Studies have shown that horses in training at a younger age prior to skeletal maturity is vital to the development of soundness and strength. Horses’ skeletons respond to stresses by strengthening and without intense work, the bones won’t develop the proper strength. In fact, horses that are raced at two years old make approximately 25% more starts on average that a horse that was unraced at two. In other words, the more starts a horse has at the age of two the longer their career spans on the track.

While I am not a vet or claim to be, Dr. Dean Richardson is. He is professor of surgery and chief of large animal surgery at the University of Pennsylvania’s New Bolton Center in Pennsylvania. He states that, “Thoroughbreds mature faster than many other horse breeds.” “The 2-year-old colt or filly in training and racing can be likened to an 18-year-old human athlete. And then there are the precocious ones, the equine equivalents of LeBron James, whose physiologic age far exceeds his chronological age.” Dr. Richardson goes on further to say that, “Proper training and conditioning in young thoroughbreds prepares them better for what they are being asked to do: genuinely hard work.”
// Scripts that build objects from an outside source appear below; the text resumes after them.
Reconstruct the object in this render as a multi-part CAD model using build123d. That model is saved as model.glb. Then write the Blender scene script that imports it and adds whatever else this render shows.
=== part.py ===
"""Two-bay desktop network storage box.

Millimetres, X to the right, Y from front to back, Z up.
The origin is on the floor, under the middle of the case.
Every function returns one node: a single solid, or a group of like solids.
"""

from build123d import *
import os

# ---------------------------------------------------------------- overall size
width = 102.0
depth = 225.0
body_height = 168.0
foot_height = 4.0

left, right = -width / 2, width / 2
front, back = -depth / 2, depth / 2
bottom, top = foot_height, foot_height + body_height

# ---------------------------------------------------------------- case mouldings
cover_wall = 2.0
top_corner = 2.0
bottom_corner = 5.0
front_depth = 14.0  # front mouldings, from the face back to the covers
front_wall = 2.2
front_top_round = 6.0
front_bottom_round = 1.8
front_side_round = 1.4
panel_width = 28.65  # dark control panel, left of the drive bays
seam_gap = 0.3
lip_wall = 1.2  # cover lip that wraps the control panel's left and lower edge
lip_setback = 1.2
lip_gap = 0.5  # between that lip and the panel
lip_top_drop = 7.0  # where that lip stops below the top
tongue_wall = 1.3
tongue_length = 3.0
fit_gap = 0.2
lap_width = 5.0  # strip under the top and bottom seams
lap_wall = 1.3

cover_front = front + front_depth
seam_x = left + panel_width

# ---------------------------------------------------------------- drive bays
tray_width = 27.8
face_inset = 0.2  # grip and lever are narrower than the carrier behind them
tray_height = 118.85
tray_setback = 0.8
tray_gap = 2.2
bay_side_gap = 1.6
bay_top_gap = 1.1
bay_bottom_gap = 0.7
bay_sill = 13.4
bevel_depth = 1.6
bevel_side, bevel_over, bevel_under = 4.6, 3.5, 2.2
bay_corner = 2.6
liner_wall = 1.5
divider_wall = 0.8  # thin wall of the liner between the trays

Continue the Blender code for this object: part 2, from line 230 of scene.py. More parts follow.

Hips don’t lie (Shakira Shakira!) and neither do numbers. I am not alone in my thinking that racing as a two year old is in the best interest of the horse if it is to have a long and healthy career on the track. With the proper care and training regiment, we should expect to continue to see less fatal breakdowns in the sport as evidenced by the downward trend over the previous years, with two year olds leading the charge.